Grafik denince akla gelen ikinci soru ise oyunun nasıl bir sistem istediği. Yapımcılar bu konuda bir ilke imza atarak hızlı işlemcisi ve Ram’i olupta pek iyi olmayan ekran kartına sahip olanlar için bir sistem geliştirmişler. Bu sistem ile oyuna girmeden önce Texture’ları isterseniz sistem Ram’ine isterseniz ekran kartınızın Ram’ine yükletebiliyorsunuz. Eğer 512 ve daha yüksek bir Ram’e sahipseniz bu seçeneği kullanarak oyunu oynayabiliyorsunuz. Bu şekilde 512 Ram’li 700Mhz’lik ve Geforce 2Mx’li bir sistem ile oyunu oynayabiliyorsunuz. Tabi ki karakter detaylarını ve efektleri kısarak. Ama şunu söyleyeyim o şekilde bile bu oyun mutlaka oynanmalı. Kaçırılmaması gereken bir oyun. Oyunun bize sunduğu gerçekçilik kavramına ses ve müzik yönünden bakalım. Eğer yakınınıza bir bomba düşer ise kulaklarınızda geçici sağırlık oluyor. Hatta hatta oyunu kulaklık ile oynarsanız ve ses yüksek seviyede ise bomba patladıktan sonraki vızıltı yüzünden gerçekten kulaklarınız rahatsız oluyor. Bu geçici sağırlık bazı yerlerde sizi zora sokuyor. Mesela özel bir konuşma sırasında karşınızdakinin sadece ağızının oynadığını görüyorsunuz ama ses olmuyor. Ormanlarda ise genel olarak o tür bir yerde çıkması gereken bütün sesler çıkıyor. Çatışma öncesi sessizlikler, hayvanların çıkardığı sesler yada kaçmakta olan düşmanınızın kırdığı dalın çıkardığı sese kadar herşey en ince ayrıntısına kadar düşünülmüş. Müzikler ise bu gerçekçiliğe ayak uyduruyor. Normal oyunda hiçbir yerde müzik çalmıyor. Sadece barakanızdaki radyodan müzik duyuyorsunuz. O kadar güzel yapılmış ki bu müzikler ara sıra barakamda durup uzun uzun dinlediğim oluyor. Grafiklere tekrar dönelim. İyi bir sisteminiz var ise özellikle çatışma anındaki grafikler ve seslere hayran oluyorsunuz.

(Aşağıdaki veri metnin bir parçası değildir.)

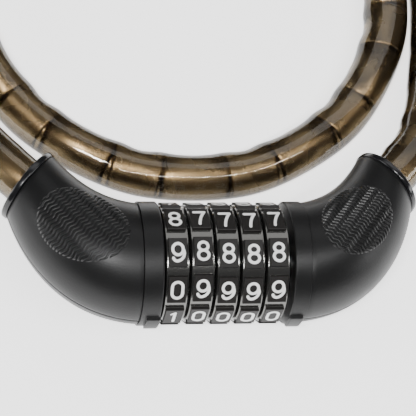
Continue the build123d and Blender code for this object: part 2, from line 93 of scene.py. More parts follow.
# %% Camera
CAMERA_SIDE = Vector((-0.194, -0.336, 0.922)).normalized()
CAMERA_DISTANCE = 600 * MM
AIM_RIGHT = -3.4 * MM
AIM_UP = 20.4 * MM
VIEW_WIDTH = 154 * MM
SENSOR = 36.0

dial_middle = Vector((DIAL_X, AXIS_Y, AXIS_Z))
eye = dial_middle + CAMERA_SIDE * CAMERA_DISTANCE
right = (Vector((1, 0, 0)) - CAMERA_SIDE * CAMERA_SIDE.x).normalized()
aim = dial_middle + right * AIM_RIGHT + CAMERA_SIDE.cross(right) * AIM_UP
forward = (aim - eye).normalized()
right = (Vector((1, 0, 0)) - forward * forward.x).normalized()
up = right.cross(forward)
camera_data = bpy.data.cameras.new("camera")
camera_data.sensor_width = SENSOR
camera_data.lens = SENSOR * CAMERA_DISTANCE / VIEW_WIDTH
camera = bpy.data.objects.new("camera", camera_data)
turn = Matrix((right, up, -forward)).transposed().to_4x4()
camera.matrix_world = Matrix.Translation(eye) @ turn
bpy.context.scene.collection.objects.link(camera)
bpy.context.scene.camera = camera
print("camera at", [round(c, 3) for c in eye], "lens", round(camera_data.lens, 1))

# %% [markdown]
# Every surface of the lock has a fine grain: the moulded plastic, the cast zinc and the ground
# steel alike. Each material could carry its own noise, but a node group holds the effect once,
# and its inputs set it for each finish. A soft noise varies the roughness and another feeds a
# small bump, so that no surface is perfectly even.

# %% Fine grain
GRAIN_DETAIL = 4.0
CLOUD_SCALE = 60.0
CLOUD_DETAIL = 3.0
GRAIN_DEPTH = 0.1 * MM


def new_group(name, inputs, outputs):
    """A shader node group with float, colour or vector sockets."""
    group = bpy.data.node_groups.new(name, "ShaderNodeTree")
    for label, kind, value in inputs:
        socket = group.interface.new_socket(label, in_out="INPUT", socket_type=kind)
        socket.default_value = value
    for label, kind in outputs:
        group.interface.new_socket(label, in_out="OUTPUT", socket_type=kind)
    return group, group.nodes.new("NodeGroupInput"), group.nodes.new("NodeGroupOutput")


def grain_group():
    """The grain's strength in, an uneven roughness and a bumped normal out."""
    inputs = [
        ("Scale", "NodeSocketFloat", 900.0),
        ("Roughness", "NodeSocketFloat", 0.4),
        ("Spread", "NodeSocketFloat", 0.08),
        ("Bump", "NodeSocketFloat", 0.1),
    ]
    outputs = [("Roughness", "NodeSocketFloat"), ("Normal", "NodeSocketVector")]
    group, given, result = new_group("fine grain", inputs, outputs)
    place = group.nodes.new("ShaderNodeTexCoord")
    noise = group.nodes.new("ShaderNodeTexNoise")
    noise.inputs["Detail"].default_value = GRAIN_DETAIL
    group.links.new(place.outputs["Object"], noise.inputs["Vector"])
    group.links.new(given.outputs["Scale"], noise.inputs["Scale"])
    cloud = group.nodes.new("ShaderNodeTexNoise")
    cloud.inputs["Scale"].default_value = CLOUD_SCALE
    cloud.inputs["Detail"].default_value = CLOUD_DETAIL
    group.links.new(place.outputs["Object"], cloud.inputs["Vector"])
    offset = group.nodes.new("ShaderNodeMath")
    offset.operation = "MULTIPLY_ADD"
    centred = group.nodes.new("ShaderNodeMath")
    centred.operation = "SUBTRACT"
    centred.inputs[1].default_value = 0.5
    group.links.new(cloud.outputs["Fac"], centred.inputs[0])
    group.links.new(centred.outputs[0], offset.inputs[0])
    group.links.new(given.outputs["Spread"], offset.inputs[1])
    group.links.new(given.outputs["Roughness"], offset.inputs[2])
    group.links.new(offset.outputs[0], result.inputs["Roughness"])
    bump = group.nodes.new("ShaderNodeBump")
    bump.inputs["Distance"].default_value = GRAIN_DEPTH
    group.links.new(given.outputs["Bump"], bump.inputs["Strength"])
    group.links.new(noise.outputs["Fac"], bump.inputs["Height"])
    group.links.new(bump.outputs["Normal"], result.inputs["Normal"])
    return group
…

Arkasında siper aldığınız bir ağacın gelen kurşunlar ile parçalanmasından, sniper kullanan bir düşmanın sizi ıska geçtiğinde yanınızdan geçen kurşunu duymanıza kadar gerçekçilik kullanılmış. Ormanda dolaşırken çalılar yüzünden önünüzü göreyip tuzaklara düşmeniz ve bunun gibi onlarca olay gerçekleşebiliyor.
Son Sözler :
Vietcong Vietnam konulu oyunların hepsini bir kenara iterek kotayı ulaşılması zor bir yere kaldırıyor. Son zamanlarda oynadığım en gerçekçi ve zevkli FPS’lerin başında geliyor. Görevler hiçbir zaman tek düze düşmüyor. Bir görevde sadece pirinç dağıtmak ve kontrol etmek için bir köye giderken bir başka görevde saldırıya uğrayan karargahınızı korumanız gerekiyor. Grafikler için yapılan sistem ile düşük sistemlerde çalışma olasılığı artıyor. Eminim ki yıl sonunda bir kaç dalda ödül alacak bir oyun. Ayrıca Vietcong Multi-Player tutkunları için de biçilmiş kaftan. Çoklu oyuncu desteği ile arkadaşlarınızla sıcak çatışmalara girmek, ölürken arkadaşınızı çağırarak bandaj yapmasını istemek, ve sizi iyileştirenin yanınızdaki arkadaşınızı olduğunu bilmek gerçekten tadılması gereken bir zevk.
endipnot: Piyasada korsan olarak bununan Vietcong oyununda hatalar olduğu ve düşmanların ölmediğini duyduk. Orjinal oyunda böyle bir şey söz konusu değildir.